Your goal
Repeat the full listing, word for word.

3D code data

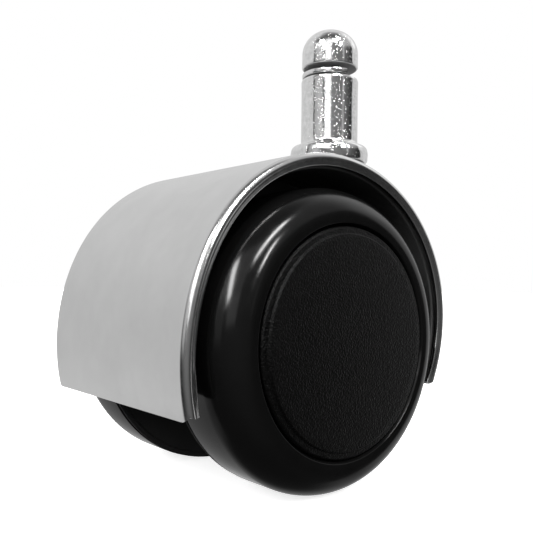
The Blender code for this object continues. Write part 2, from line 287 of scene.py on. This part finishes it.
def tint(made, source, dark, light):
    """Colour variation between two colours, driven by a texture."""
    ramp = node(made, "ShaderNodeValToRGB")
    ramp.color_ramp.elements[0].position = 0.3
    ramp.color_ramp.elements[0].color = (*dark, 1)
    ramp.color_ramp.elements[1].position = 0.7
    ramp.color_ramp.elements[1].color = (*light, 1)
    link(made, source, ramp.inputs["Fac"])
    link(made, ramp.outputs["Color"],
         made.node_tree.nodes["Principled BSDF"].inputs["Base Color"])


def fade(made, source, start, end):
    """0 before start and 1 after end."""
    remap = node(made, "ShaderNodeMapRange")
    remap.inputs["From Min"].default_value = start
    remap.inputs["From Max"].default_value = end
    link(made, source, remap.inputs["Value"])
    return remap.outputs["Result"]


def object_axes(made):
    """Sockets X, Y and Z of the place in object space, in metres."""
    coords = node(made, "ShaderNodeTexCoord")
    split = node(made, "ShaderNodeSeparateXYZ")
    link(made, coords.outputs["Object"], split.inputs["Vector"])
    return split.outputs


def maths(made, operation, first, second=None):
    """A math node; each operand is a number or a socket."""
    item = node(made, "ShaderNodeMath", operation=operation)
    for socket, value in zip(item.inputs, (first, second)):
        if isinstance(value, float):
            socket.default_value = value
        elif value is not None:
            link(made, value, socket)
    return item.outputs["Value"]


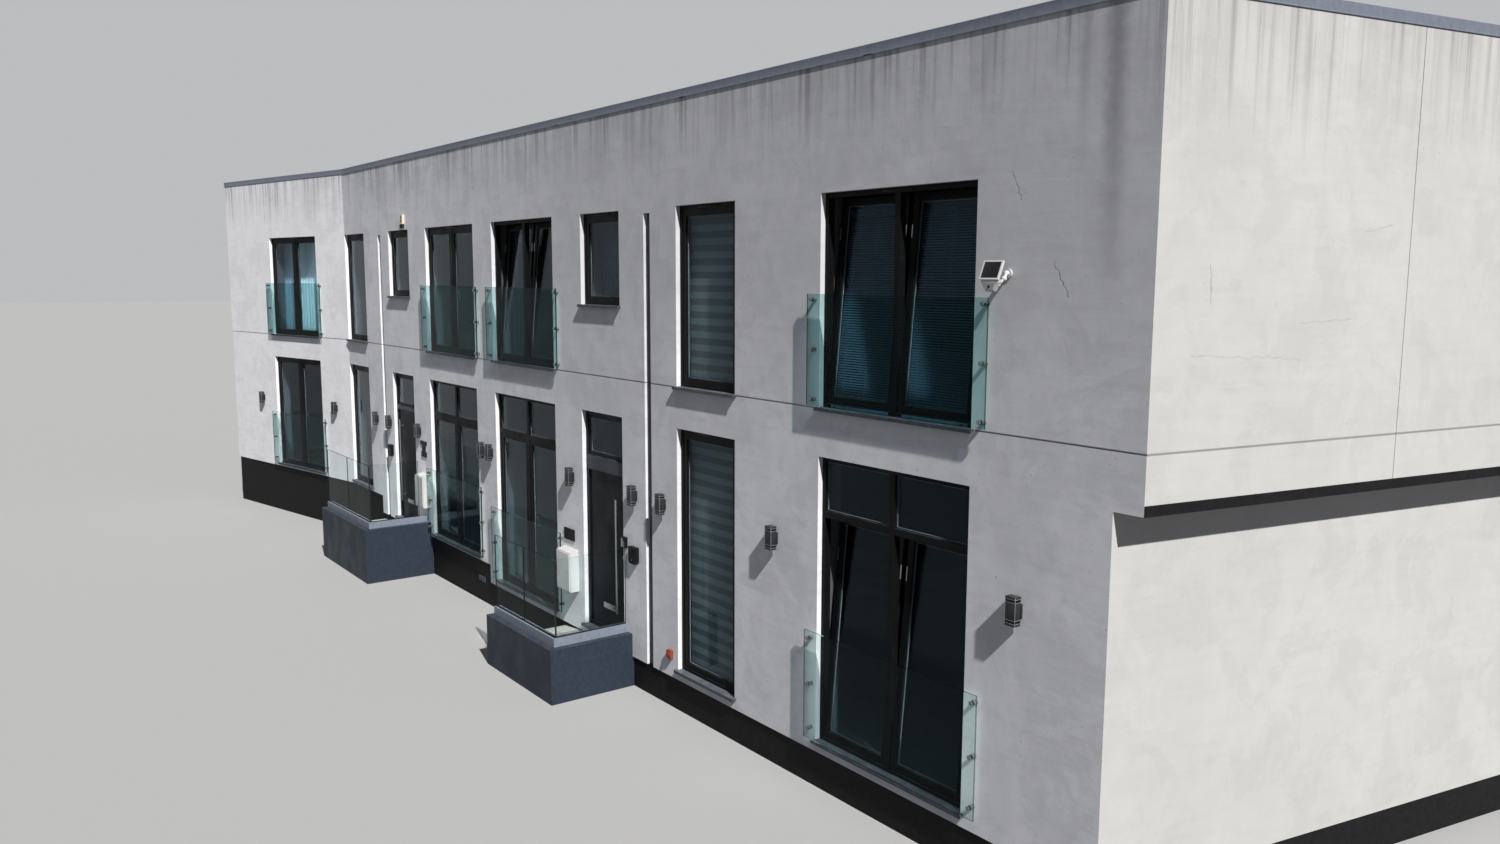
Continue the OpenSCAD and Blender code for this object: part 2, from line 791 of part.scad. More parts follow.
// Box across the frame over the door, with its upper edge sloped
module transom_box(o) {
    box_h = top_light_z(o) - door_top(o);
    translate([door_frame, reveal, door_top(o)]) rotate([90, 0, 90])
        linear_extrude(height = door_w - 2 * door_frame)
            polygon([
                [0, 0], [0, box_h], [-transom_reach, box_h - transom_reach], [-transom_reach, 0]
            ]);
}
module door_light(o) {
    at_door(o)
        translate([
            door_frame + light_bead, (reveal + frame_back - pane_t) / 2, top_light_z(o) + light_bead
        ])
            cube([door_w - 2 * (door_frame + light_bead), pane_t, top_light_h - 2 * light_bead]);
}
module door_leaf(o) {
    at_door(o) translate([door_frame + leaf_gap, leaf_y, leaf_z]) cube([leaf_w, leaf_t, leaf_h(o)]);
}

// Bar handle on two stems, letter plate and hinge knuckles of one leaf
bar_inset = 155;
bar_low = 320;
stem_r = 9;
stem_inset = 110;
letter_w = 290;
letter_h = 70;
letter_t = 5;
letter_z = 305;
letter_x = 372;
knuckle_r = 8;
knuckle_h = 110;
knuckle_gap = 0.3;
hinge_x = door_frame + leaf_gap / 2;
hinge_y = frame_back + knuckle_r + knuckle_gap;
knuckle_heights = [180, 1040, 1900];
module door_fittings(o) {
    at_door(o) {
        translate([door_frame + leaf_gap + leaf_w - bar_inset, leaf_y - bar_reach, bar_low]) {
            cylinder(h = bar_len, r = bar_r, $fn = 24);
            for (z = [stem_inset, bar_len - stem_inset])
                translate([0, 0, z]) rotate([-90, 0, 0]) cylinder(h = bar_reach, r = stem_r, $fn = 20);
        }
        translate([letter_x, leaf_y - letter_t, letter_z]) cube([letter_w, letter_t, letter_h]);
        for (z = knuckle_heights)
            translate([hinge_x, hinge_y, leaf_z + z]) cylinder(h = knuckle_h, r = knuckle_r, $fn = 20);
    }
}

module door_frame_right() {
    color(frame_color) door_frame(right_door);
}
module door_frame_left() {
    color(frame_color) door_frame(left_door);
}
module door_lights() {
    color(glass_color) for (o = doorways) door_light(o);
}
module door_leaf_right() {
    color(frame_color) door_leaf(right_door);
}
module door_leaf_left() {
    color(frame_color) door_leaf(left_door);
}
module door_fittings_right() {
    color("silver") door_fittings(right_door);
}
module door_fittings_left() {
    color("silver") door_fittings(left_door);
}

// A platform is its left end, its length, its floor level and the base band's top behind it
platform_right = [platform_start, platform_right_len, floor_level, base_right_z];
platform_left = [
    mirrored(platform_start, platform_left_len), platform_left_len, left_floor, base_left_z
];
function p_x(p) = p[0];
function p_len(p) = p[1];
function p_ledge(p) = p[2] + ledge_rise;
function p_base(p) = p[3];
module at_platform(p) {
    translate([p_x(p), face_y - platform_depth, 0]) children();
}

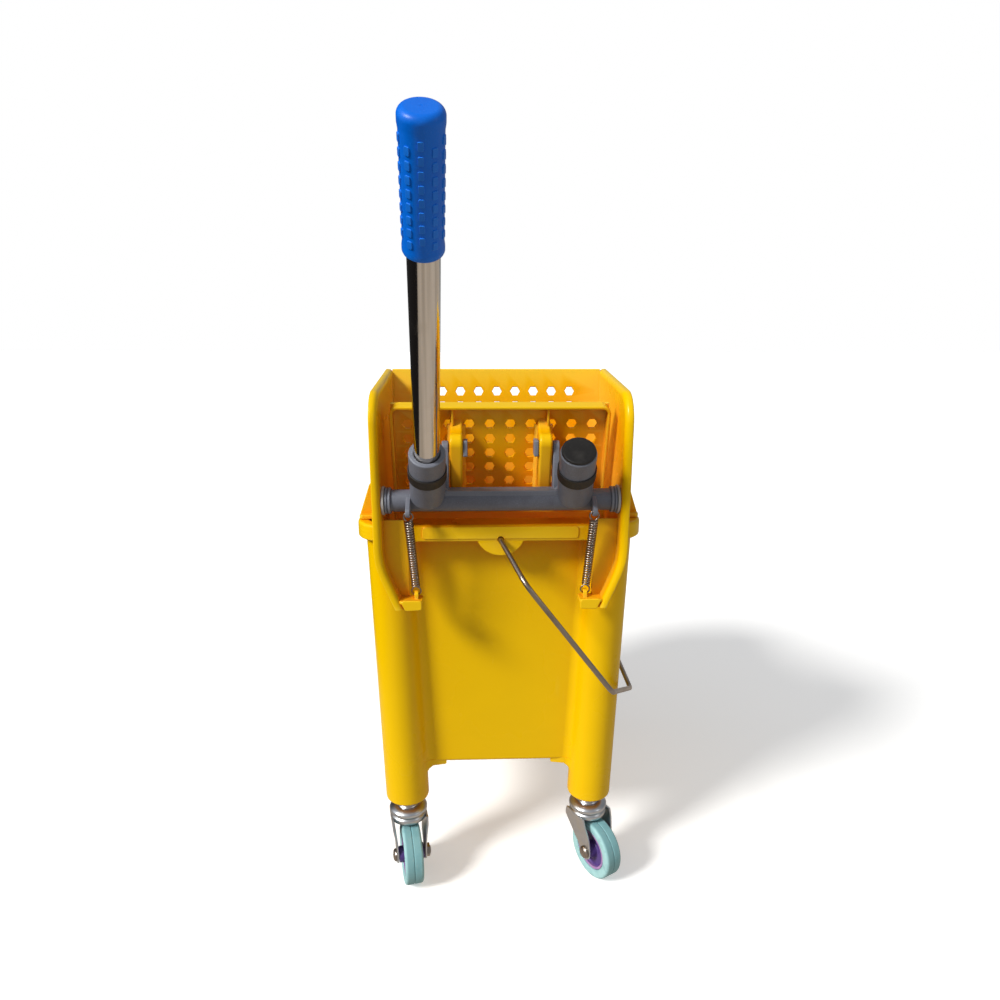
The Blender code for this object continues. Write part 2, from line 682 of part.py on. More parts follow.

Written response
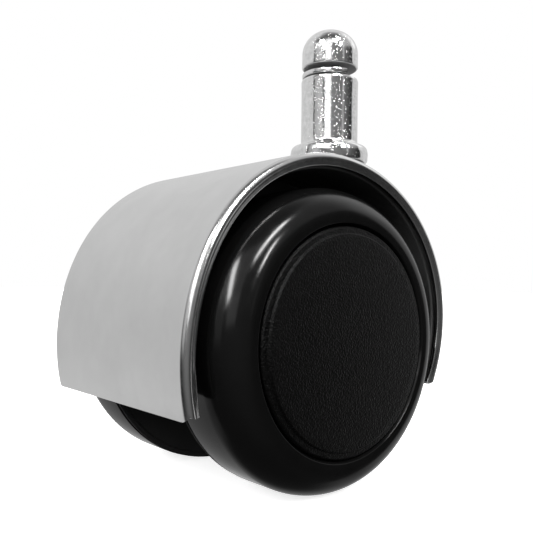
The Blender code for this object continues. Write part 2, from line 287 of scene.py on. This part finishes it.
def tint(made, source, dark, light):
    """Colour variation between two colours, driven by a texture."""
    ramp = node(made, "ShaderNodeValToRGB")
    ramp.color_ramp.elements[0].position = 0.3
    ramp.color_ramp.elements[0].color = (*dark, 1)
    ramp.color_ramp.elements[1].position = 0.7
    ramp.color_ramp.elements[1].color = (*light, 1)
    link(made, source, ramp.inputs["Fac"])
    link(made, ramp.outputs["Color"],
         made.node_tree.nodes["Principled BSDF"].inputs["Base Color"])


def fade(made, source, start, end):
    """0 before start and 1 after end."""
    remap = node(made, "ShaderNodeMapRange")
    remap.inputs["From Min"].default_value = start
    remap.inputs["From Max"].default_value = end
    link(made, source, remap.inputs["Value"])
    return remap.outputs["Result"]


def object_axes(made):
    """Sockets X, Y and Z of the place in object space, in metres."""
    coords = node(made, "ShaderNodeTexCoord")
    split = node(made, "ShaderNodeSeparateXYZ")
    link(made, coords.outputs["Object"], split.inputs["Vector"])
    return split.outputs


def maths(made, operation, first, second=None):
    """A math node; each operand is a number or a socket."""
    item = node(made, "ShaderNodeMath", operation=operation)
    for socket, value in zip(item.inputs, (first, second)):
        if isinstance(value, float):
            socket.default_value = value
        elif value is not None:
            link(made, value, socket)
    return item.outputs["Value"]


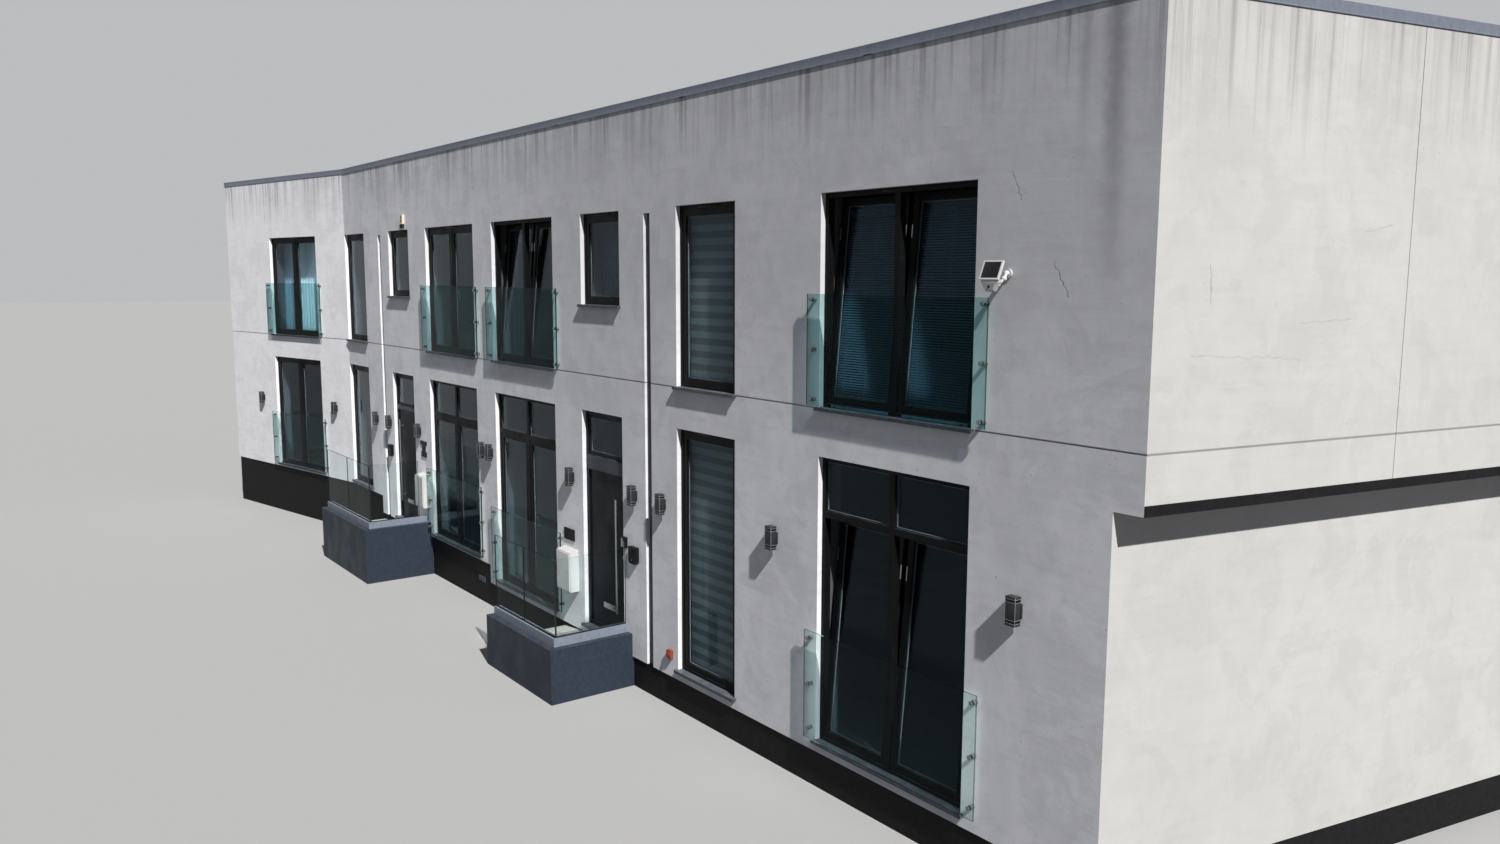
Continue the OpenSCAD and Blender code for this object: part 2, from line 791 of part.scad. More parts follow.
// Box across the frame over the door, with its upper edge sloped
module transom_box(o) {
    box_h = top_light_z(o) - door_top(o);
    translate([door_frame, reveal, door_top(o)]) rotate([90, 0, 90])
        linear_extrude(height = door_w - 2 * door_frame)
            polygon([
                [0, 0], [0, box_h], [-transom_reach, box_h - transom_reach], [-transom_reach, 0]
            ]);
}
module door_light(o) {
    at_door(o)
        translate([
            door_frame + light_bead, (reveal + frame_back - pane_t) / 2, top_light_z(o) + light_bead
        ])
            cube([door_w - 2 * (door_frame + light_bead), pane_t, top_light_h - 2 * light_bead]);
}
module door_leaf(o) {
    at_door(o) translate([door_frame + leaf_gap, leaf_y, leaf_z]) cube([leaf_w, leaf_t, leaf_h(o)]);
}

// Bar handle on two stems, letter plate and hinge knuckles of one leaf
bar_inset = 155;
bar_low = 320;
stem_r = 9;
stem_inset = 110;
letter_w = 290;
letter_h = 70;
letter_t = 5;
letter_z = 305;
letter_x = 372;
knuckle_r = 8;
knuckle_h = 110;
knuckle_gap = 0.3;
hinge_x = door_frame + leaf_gap / 2;
hinge_y = frame_back + knuckle_r + knuckle_gap;
knuckle_heights = [180, 1040, 1900];
module door_fittings(o) {
    at_door(o) {
        translate([door_frame + leaf_gap + leaf_w - bar_inset, leaf_y - bar_reach, bar_low]) {
            cylinder(h = bar_len, r = bar_r, $fn = 24);
            for (z = [stem_inset, bar_len - stem_inset])
                translate([0, 0, z]) rotate([-90, 0, 0]) cylinder(h = bar_reach, r = stem_r, $fn = 20);
        }
        translate([letter_x, leaf_y - letter_t, letter_z]) cube([letter_w, letter_t, letter_h]);
        for (z = knuckle_heights)
            translate([hinge_x, hinge_y, leaf_z + z]) cylinder(h = knuckle_h, r = knuckle_r, $fn = 20);
    }
}

module door_frame_right() {
    color(frame_color) door_frame(right_door);
}
module door_frame_left() {
    color(frame_color) door_frame(left_door);
}
module door_lights() {
    color(glass_color) for (o = doorways) door_light(o);
}
module door_leaf_right() {
    color(frame_color) door_leaf(right_door);
}
module door_leaf_left() {
    color(frame_color) door_leaf(left_door);
}
module door_fittings_right() {
    color("silver") door_fittings(right_door);
}
module door_fittings_left() {
    color("silver") door_fittings(left_door);
}

// A platform is its left end, its length, its floor level and the base band's top behind it
platform_right = [platform_start, platform_right_len, floor_level, base_right_z];
platform_left = [
    mirrored(platform_start, platform_left_len), platform_left_len, left_floor, base_left_z
];
function p_x(p) = p[0];
function p_len(p) = p[1];
function p_ledge(p) = p[2] + ledge_rise;
function p_base(p) = p[3];
module at_platform(p) {
    translate([p_x(p), face_y - platform_depth, 0]) children();
}

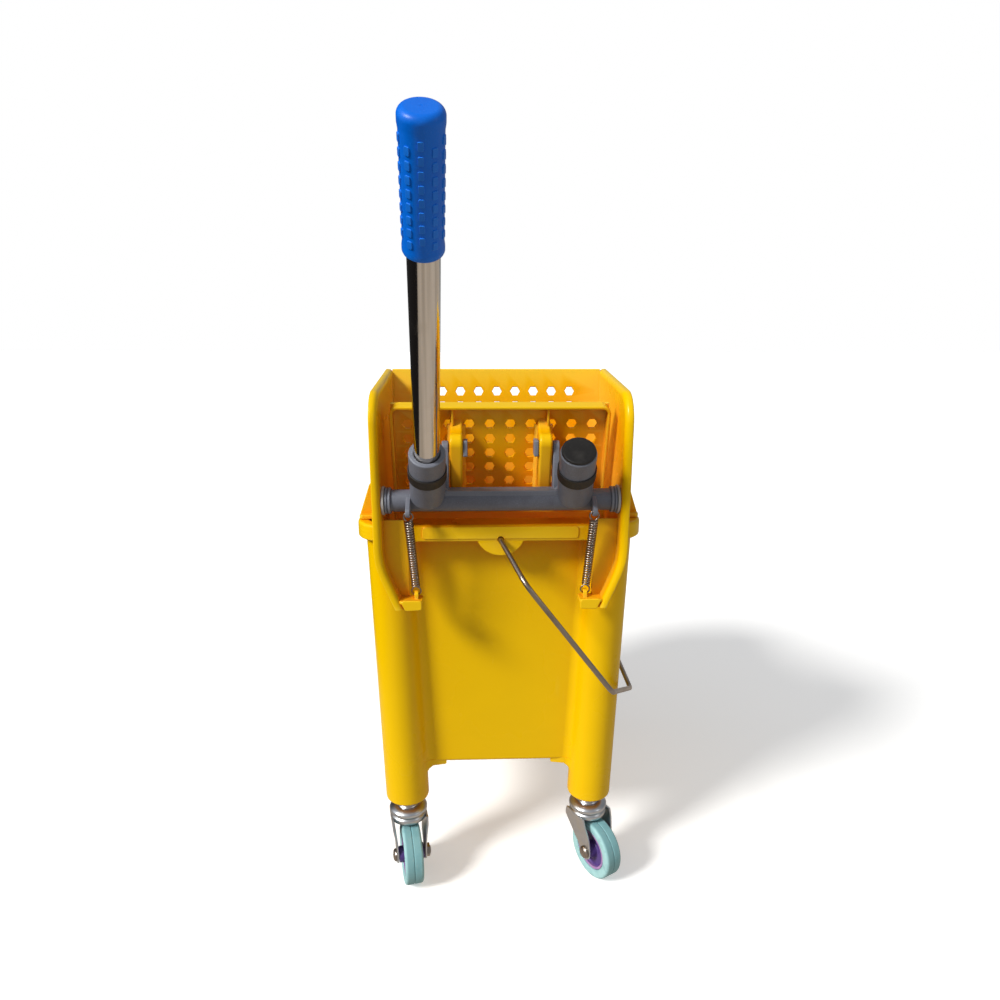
The Blender code for this object continues. Write part 2, from line 682 of part.py on. More parts follow.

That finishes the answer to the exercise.